To suggest people having kids are "endangering the lives of children" is so ironic that humour seems the only explanation to me. In addition to the fact that everyone, regardless of cryonics, will have to die, you appear to have myopically discounted the entire value of a life once lived.
I am not discounting cryonics being theoretically possible. I am saying that it remains exactly that, unproven, and until it is you can implore people to try it, but you are ridiculous to -demand- that they do.
I believe that the acts of creation and destruction are not equivalent. Creating a life in the instant you murder does not absolve you of the latter. I do not believe that it is okay to eat meat, because you are allowing an animal to live, if only for a short while. Does that make sense? Maybe it is necessary to have children, and certainly I cannot prevent children from being born, but that does not mean that I have to like the fact that children are being born into intolerable situations, where they can never rise to the level of achievement, fulfillment and happiness I think all humans should. I was not joking when I said that, but I was comparing this world to a nowhere-place (utopia). Does that clarify my position?

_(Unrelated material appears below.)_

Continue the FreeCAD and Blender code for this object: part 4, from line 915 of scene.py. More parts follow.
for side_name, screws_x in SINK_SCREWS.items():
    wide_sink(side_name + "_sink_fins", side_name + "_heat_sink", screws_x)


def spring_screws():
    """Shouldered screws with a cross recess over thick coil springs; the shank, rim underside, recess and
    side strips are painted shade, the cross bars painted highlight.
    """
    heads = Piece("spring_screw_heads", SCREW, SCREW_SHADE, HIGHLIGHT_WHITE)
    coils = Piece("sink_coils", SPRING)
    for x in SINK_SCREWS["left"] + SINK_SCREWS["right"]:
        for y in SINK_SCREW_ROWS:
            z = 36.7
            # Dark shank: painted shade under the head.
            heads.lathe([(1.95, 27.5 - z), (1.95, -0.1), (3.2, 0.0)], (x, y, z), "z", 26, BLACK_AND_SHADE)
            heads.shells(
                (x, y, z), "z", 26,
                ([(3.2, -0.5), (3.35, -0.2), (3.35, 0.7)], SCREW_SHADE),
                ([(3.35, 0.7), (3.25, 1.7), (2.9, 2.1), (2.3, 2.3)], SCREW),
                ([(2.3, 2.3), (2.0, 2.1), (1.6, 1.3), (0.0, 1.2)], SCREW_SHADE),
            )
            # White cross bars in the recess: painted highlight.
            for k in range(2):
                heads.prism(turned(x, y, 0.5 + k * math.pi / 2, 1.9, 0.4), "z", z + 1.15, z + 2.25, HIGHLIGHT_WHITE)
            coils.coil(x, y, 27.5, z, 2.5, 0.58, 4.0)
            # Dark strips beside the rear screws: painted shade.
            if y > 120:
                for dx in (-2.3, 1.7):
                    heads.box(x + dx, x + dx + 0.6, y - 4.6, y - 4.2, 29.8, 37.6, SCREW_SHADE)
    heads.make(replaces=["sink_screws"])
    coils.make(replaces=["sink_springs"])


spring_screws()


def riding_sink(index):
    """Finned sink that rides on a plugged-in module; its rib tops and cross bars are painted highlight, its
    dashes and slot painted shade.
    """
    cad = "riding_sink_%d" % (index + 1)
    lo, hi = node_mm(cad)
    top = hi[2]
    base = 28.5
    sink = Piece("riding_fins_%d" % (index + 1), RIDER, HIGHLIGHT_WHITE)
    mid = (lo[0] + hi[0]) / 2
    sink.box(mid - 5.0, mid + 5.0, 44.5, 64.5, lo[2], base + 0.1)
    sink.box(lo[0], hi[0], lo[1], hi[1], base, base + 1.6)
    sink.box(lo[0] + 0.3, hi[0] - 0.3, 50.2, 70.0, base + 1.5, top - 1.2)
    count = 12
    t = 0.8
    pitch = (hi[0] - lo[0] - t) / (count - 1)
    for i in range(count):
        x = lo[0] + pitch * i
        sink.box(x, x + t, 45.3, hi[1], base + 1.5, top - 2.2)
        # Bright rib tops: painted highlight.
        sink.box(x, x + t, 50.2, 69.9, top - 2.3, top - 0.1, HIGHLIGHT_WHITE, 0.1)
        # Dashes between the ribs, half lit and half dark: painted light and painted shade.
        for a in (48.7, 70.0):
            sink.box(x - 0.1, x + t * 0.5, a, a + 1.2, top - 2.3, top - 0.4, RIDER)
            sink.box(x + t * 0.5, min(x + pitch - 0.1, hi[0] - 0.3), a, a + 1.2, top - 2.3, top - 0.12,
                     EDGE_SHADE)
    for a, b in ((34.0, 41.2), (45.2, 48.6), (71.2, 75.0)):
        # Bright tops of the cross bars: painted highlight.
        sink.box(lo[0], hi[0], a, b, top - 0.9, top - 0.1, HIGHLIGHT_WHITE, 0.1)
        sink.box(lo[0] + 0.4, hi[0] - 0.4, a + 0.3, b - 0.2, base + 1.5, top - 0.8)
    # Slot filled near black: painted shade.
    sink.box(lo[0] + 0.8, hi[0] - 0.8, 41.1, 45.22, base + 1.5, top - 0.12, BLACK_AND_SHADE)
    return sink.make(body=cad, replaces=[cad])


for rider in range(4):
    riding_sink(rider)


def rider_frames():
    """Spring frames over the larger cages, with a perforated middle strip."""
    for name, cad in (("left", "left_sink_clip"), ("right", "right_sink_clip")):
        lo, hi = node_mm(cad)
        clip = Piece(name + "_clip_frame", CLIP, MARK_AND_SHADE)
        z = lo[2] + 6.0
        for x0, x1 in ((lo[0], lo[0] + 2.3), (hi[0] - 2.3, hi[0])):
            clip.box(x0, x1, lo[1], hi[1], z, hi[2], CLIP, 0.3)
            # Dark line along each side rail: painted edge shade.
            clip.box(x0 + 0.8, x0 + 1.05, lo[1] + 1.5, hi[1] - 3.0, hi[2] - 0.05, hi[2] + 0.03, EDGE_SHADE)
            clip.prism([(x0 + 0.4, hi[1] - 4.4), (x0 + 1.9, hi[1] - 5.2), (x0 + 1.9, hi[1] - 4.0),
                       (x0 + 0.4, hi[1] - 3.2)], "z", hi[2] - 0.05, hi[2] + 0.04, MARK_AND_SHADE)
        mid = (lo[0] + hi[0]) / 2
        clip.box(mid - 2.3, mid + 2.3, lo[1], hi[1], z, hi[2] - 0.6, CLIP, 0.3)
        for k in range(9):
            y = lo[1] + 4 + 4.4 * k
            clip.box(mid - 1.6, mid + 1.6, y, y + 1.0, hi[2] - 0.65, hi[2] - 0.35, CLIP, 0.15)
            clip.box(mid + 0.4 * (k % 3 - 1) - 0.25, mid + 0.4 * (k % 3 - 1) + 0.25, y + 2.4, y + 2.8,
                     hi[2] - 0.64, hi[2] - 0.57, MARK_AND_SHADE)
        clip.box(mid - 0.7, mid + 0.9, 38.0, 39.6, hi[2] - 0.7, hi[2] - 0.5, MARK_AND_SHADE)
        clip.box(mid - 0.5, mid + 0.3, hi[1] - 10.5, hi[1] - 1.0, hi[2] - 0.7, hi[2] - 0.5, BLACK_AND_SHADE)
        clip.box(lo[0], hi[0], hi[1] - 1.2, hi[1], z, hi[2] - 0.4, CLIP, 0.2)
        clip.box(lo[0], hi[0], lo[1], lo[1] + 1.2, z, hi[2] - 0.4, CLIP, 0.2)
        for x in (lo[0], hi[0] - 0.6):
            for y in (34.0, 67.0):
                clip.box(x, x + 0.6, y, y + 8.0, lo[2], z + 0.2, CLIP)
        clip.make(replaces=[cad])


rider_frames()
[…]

I can afford cryonics, but I think I wouldn't want to vitrify children for the same reasons you are criticizing parents for having children. If it is ethical to bring children into the world only if you can care for them, protect them and provide for them, how could it be ethical to send a helpless, dependent child to an indeterminate future? We can make a decision to have a child in the present with lots of relevant information about the present. Sending a child to the future might be negligent.
Are they better off dead?
Yeah, maybe.
I would like to imagine a post-cryonic life for my child that is positive.
However, what if it isn't positive? What if my child thinks I abandoned her, as she is exploited or abused or neglected? Better to know that she experienced a few happy years, and accept that that is all there is, then risk a horrible future she can't get away from.

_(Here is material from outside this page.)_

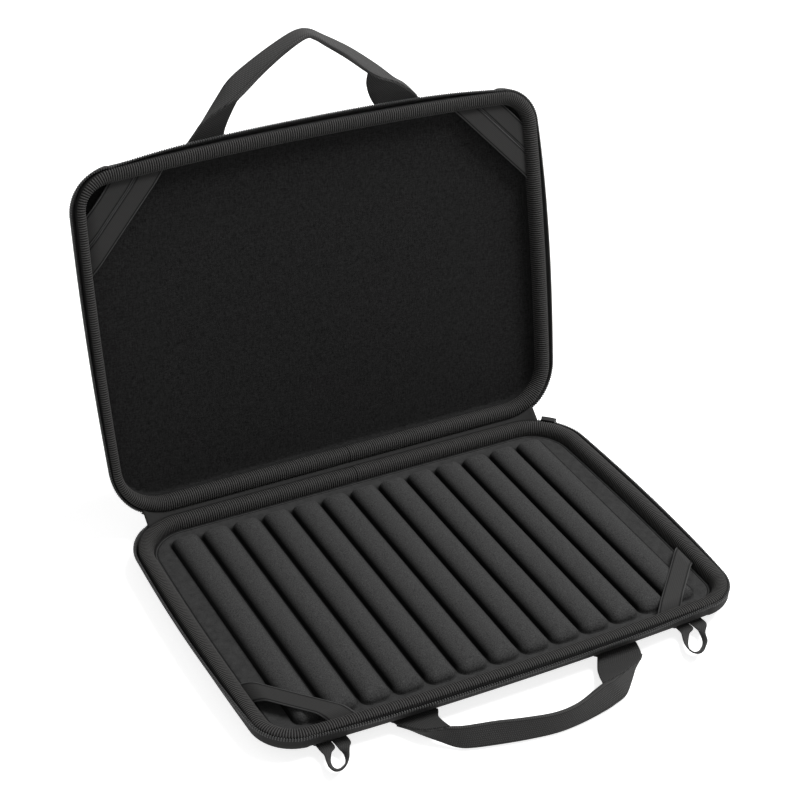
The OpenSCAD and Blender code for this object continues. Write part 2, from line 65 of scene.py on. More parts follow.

If there was one person I trusted that she would be in the custody of, it would make a difference. If she was old enough to reason on her own, and know the difference between right and wrong, it would make a difference. She's just so helpless. I shouldn't send her there without someone who loves her, but I can't guarantee that someone who loves her would be there.
Can't you sign yourself up too, and go with her?
Yes, of course. My husband would sign up too, and the grandparents, and aunts and uncles and grown siblings and their descendants. However, in this future beyond my control, they may not have any meaningful custody or be woken up at all.
I might offer that what I am imagining most vividly is a splintered, trans-humanist society that might value small human children but not the things that human children need to be happy.
First, I doubt that an future which would revive my child would be any worse than today. Second, my position is that cryonics can ameliorate the creation of a child, not obviate the inherent problems. I would ask you to read all of the replies about the preferably of cryo over dying - If it's good enough for me, then it's good enough for my child.